Aunt EvelynThat summer: Aunt Evelyn joined us for first part of an extensive tour de France in a Delage we bought. Henry and Dottie wanted to revisit many of the Romanesque churches they had seen on a field trip under the direction of their maître, the great Henri Focillon (it was Focillon who advised Henry to complete his studies at the Fogg. Henry owed a great deal to him and to Sachs at the Fogg. But of course he earned their support.) And we went on to see practically every Romanesque church in France. The other focus of the trip was the famous mountain passes, like the col de Tourmalet, which the Tour de France traditionally confronted. That was my idea. This was our original automobile tour of France, to be followed by many more, after the war. Evelyn quit. Mom would often ask to be dropped off at a restaurant when we went in search of a good picnic spot on some river bank.. I imagine sitting down on the ground was hard for her, and swimming, which the rest of us all did, was out of the question. I think we visited every French region. It was the only time I was ever in Bordeaux or saw the Landes. Florence and I would sit on the jump seats.

Then we took the Delage over to Great Britain. First time we had ever traveled in a country where they spoke English. In the great capital city of London - he who is tired of it is tired of life - we stayed at the Strand and had roast beef and Yorkshire pudding at Simpson's. Our trip took us to Scotland which we especially liked, and for the only time ever we went to Cornwall and Devon, scenic and picturesque counties.

H&D were critical of British class-consciousness. But I say there is class-consciousness in every culture I ever met and I prefer the old-fashioned, alleged English sense of superiority to all lesser beings, continentals, Ameddicans, and wogs to the sense of intellectual superiority that is supposedly typically French. Social snobbery seems preferable to intellectual snobbery to me.

.We sailed from Southhampton on a German liner, and got back to the familiar shipboard pleasures of shuffleboard and quoits. Florence and I little suspected that our greatest adventure lay ahead: the discovery or rediscovery of the native land that we (so justly) longed for. And of the sister and brother we had not seen for six years, and of their spouses (whom we had barely met) and dwelling places and cats (in Greenwich Village) and dogs (in Maine.) The schools I went to - St. Luke's, Wesleyan, and Harvard - permitted me to continue the slow-paced pursuit of learning that had begun over there and was to become the central activity of my life. Insufficiently broad learning, of course. Learning only about those subjects that interested me: language, literature, history, music, the adventures and misadventures of the human mind. And what about art? I must have realized that, much as I liked looking at them, I did not have a vivid and precise visual memory of paintings, sculptures, buildings, and objets d'art, as Henry did. Perhaps that is why I never took a course in art history. Unlike Florence, who majored in it, and worked for the Chicago Art Institute for a while during the war.

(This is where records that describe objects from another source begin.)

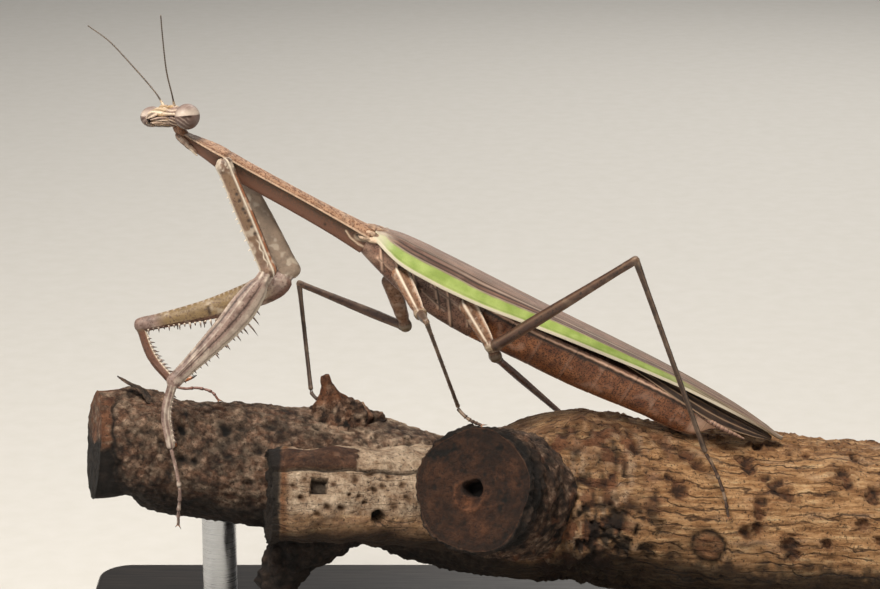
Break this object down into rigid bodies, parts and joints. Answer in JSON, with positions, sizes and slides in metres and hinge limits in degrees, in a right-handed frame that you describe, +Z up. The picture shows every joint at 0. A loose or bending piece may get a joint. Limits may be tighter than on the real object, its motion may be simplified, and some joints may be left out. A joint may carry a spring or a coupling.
{
  "type": "praying mantis",
  "caption": "Adult long-winged praying mantis standing head up on a cut branch, head turned aside, grasping forelegs lowered, wings folded, held by a plain stand.",
  "frame": {"origin": "middle of the underside of the stand's base, under the middle of the whole object", "axes": "+Z up; +X along the branch from the insect's head towards its tail, so the insect faces -X; the insect's left side faces -Y"},
  "size_m": [0.118, 0.06, 0.0968],
  "materials": {
    "shield_cuticle": "satin speckled brown cuticle",
    "head_cuticle": "satin tan cuticle with pale band",
    "eye": "glossy faceted eye, mauve grey with a cream band",
    "antenna": "dark brown thread",
    "body_cuticle": "satin reddish brown cuticle",
    "wing_left": "leathery fore wing, brown with a green front band",
    "wing_right": "leathery fore wing, brown with a green front band",
    "hind_wing": "folded membrane, dark brown",
    "fore_leg": "satin pale cuticle with dark stripes",
    "walking_leg": "satin dark brown cuticle",
    "bark": "rough cut branch with bark",
    "stand_wood": "black stained, satin",
    "rod_steel": "brushed"
  },
  "bodies": {
    "root": {"pronotum": "shield_cuticle", "neck": "head_cuticle", "head": "head_cuticle", "mouthparts": "head_cuticle", "palp_left": "head_cuticle", "palp_right": "head_cuticle", "eye_left": "eye", "eye_right": "eye", "antenna_left": "antenna", "antenna_right": "antenna", "thorax": "body_cuticle", "abdomen": "body_cuticle", "cercus_left": "body_cuticle", "cercus_right": "body_cuticle", "forewing_left": "wing_left", "forewing_right": "wing_right", "hindwing_left": "hind_wing", "hindwing_right": "hind_wing", "perch": "bark", "stand_base": "stand_wood", "stand_rod_1": "rod_steel", "stand_rod_2": "rod_steel", "fore_left_coxa": "fore_leg", "fore_left_femur": "fore_leg", "fore_left_tibia": "fore_leg", "fore_left_tarsus": "fore_leg", "fore_right_coxa": "fore_leg", "fore_right_femur": "fore_leg", "fore_right_tibia": "fore_leg", "fore_right_tarsus": "fore_leg", "mid_left_coxa": "fore_leg", "mid_left_femur": "walking_leg", "mid_left_tibia": "walking_leg", "mid_left_tarsus": "walking_leg", "mid_right_coxa": "fore_leg", "mid_right_femur": "walking_leg", "mid_right_tibia": "walking_leg", "mid_right_tarsus": "walking_leg", "hind_left_coxa": "fore_leg", "hind_left_femur": "walking_leg", "hind_left_tibia": "walking_leg", "hind_left_tarsus": "walking_leg", "hind_right_coxa": "fore_leg", "hind_right_femur": "walking_leg", "hind_right_tibia": "walking_leg", "hind_right_tarsus": "walking_leg"}
  },
  "joints": []
}
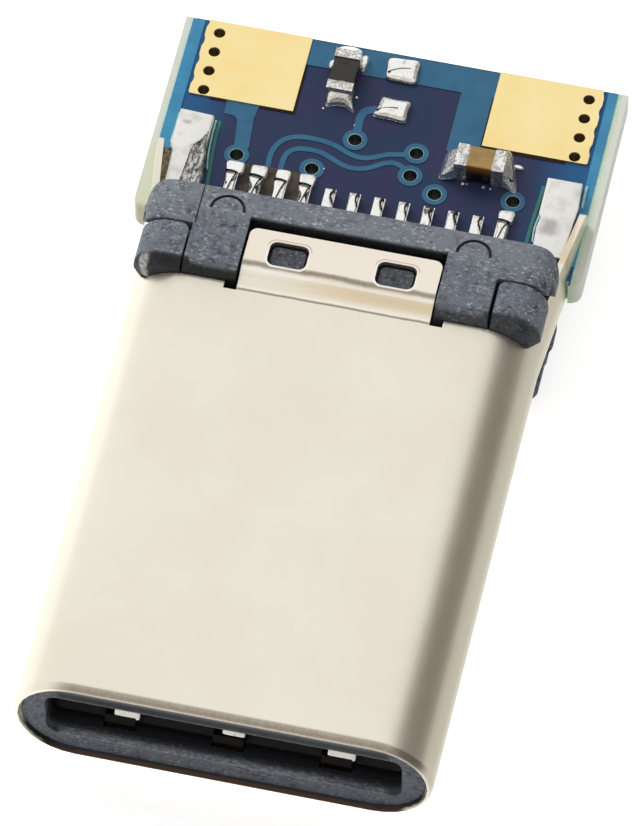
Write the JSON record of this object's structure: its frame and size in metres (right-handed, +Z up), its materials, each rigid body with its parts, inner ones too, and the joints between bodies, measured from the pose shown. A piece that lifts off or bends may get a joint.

Breathing the air of liberty was fine. And quite a change. The political leaders we knew of were the posturing clown, Mussolini, or the frightening firebrand fanatic, Hitler. Léon Blum whom I admired had been driven from power by French rightwing enemies of the Front populaire by the time we got to the States. But we had FDR. Pop's disapproval of his policies did nothing to decrease my admiration for them.

It was also a pleasant surprise to discover the mild-mannered do-goodism of the Congregationalist church in Darien. Another discovery that delighted me was a form of the musical theatre I had known nothing about: the musical comedy. I saw DuBarry Was A Lady, I Married an Angel, The Boys from Syracuse. And there was theatre in English: Our Town, No Time for Comedy, There Shall Be No Night, Philadelphia Story. Most of those plays were all adrip with sentiment. Not nearly as harsh, or as populated by unlikeable people, as drama has become since. But then I always prefer the past to the present. And that seems like the right note on which to end this long reminiscence.